Only the lines from the line with "What FreeCAD Python" through the line with "foot_recess_depth = 4.0" should be copied, exactly as they appear, with both ends kept.

::: GIVEN RECORDS :::

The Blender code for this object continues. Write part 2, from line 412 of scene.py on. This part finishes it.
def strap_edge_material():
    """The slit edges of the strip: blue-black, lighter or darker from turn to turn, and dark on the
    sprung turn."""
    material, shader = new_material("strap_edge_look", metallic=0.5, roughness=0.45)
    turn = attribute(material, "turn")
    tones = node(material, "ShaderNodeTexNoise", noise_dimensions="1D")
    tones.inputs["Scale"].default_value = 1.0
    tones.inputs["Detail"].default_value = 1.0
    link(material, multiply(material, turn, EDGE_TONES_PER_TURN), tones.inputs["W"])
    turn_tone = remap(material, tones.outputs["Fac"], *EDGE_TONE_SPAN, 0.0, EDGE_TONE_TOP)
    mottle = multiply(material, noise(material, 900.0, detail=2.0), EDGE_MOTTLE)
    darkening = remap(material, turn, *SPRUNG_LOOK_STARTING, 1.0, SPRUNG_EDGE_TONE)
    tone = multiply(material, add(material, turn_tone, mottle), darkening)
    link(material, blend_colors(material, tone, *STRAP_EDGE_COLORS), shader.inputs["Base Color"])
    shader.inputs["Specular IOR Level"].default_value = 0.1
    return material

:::
::: GIVEN RECORDS :::

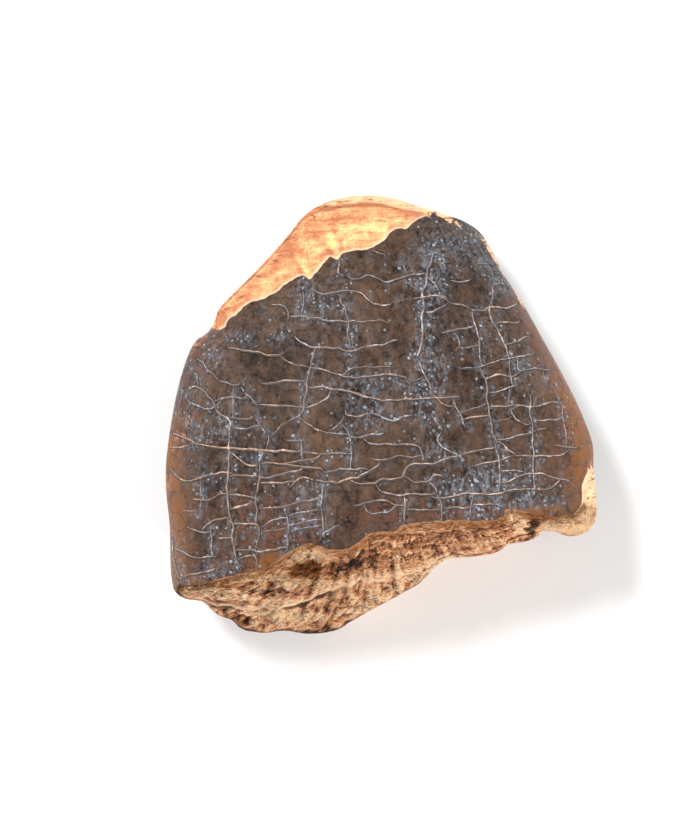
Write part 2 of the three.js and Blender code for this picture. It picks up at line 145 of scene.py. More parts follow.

:::
::: GIVEN RECORDS :::

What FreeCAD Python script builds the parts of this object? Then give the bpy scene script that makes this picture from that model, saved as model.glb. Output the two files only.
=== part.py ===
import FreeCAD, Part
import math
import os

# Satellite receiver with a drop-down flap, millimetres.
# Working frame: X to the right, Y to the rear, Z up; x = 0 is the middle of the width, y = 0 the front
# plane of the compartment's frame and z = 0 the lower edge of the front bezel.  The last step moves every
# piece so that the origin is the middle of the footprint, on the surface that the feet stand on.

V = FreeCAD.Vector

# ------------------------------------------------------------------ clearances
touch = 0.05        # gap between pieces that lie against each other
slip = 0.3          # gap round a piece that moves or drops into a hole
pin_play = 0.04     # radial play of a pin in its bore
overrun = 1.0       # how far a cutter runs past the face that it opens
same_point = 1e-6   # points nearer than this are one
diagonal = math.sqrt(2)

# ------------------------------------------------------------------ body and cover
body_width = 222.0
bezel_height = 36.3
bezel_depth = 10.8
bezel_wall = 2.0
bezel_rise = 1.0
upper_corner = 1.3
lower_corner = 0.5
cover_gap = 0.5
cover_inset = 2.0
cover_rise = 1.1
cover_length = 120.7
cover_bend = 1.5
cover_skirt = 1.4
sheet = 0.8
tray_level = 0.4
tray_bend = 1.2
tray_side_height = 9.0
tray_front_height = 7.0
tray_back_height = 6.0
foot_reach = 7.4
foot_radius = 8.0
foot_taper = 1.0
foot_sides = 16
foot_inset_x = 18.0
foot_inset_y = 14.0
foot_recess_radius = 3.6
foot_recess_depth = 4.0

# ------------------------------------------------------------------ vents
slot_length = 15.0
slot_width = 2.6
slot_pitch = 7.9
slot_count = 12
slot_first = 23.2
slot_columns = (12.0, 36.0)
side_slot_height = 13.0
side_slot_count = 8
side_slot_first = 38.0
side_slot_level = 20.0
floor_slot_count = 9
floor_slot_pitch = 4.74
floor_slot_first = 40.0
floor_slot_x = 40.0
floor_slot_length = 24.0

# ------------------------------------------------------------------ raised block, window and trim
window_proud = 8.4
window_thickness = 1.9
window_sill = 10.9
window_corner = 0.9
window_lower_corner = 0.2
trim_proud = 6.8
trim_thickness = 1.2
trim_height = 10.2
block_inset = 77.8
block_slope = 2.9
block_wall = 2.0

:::

**RESPONSE TO THIS TASK**:
What FreeCAD Python script builds the parts of this object? Then give the bpy scene script that makes this picture from that model, saved as model.glb. Output the two files only.
=== part.py ===
import FreeCAD, Part
import math
import os

# Satellite receiver with a drop-down flap, millimetres.
# Working frame: X to the right, Y to the rear, Z up; x = 0 is the middle of the width, y = 0 the front
# plane of the compartment's frame and z = 0 the lower edge of the front bezel.  The last step moves every
# piece so that the origin is the middle of the footprint, on the surface that the feet stand on.

V = FreeCAD.Vector

# ------------------------------------------------------------------ clearances
touch = 0.05        # gap between pieces that lie against each other
slip = 0.3          # gap round a piece that moves or drops into a hole
pin_play = 0.04     # radial play of a pin in its bore
overrun = 1.0       # how far a cutter runs past the face that it opens
same_point = 1e-6   # points nearer than this are one
diagonal = math.sqrt(2)

# ------------------------------------------------------------------ body and cover
body_width = 222.0
bezel_height = 36.3
bezel_depth = 10.8
bezel_wall = 2.0
bezel_rise = 1.0
upper_corner = 1.3
lower_corner = 0.5
cover_gap = 0.5
cover_inset = 2.0
cover_rise = 1.1
cover_length = 120.7
cover_bend = 1.5
cover_skirt = 1.4
sheet = 0.8
tray_level = 0.4
tray_bend = 1.2
tray_side_height = 9.0
tray_front_height = 7.0
tray_back_height = 6.0
foot_reach = 7.4
foot_radius = 8.0
foot_taper = 1.0
foot_sides = 16
foot_inset_x = 18.0
foot_inset_y = 14.0
foot_recess_radius = 3.6
foot_recess_depth = 4.0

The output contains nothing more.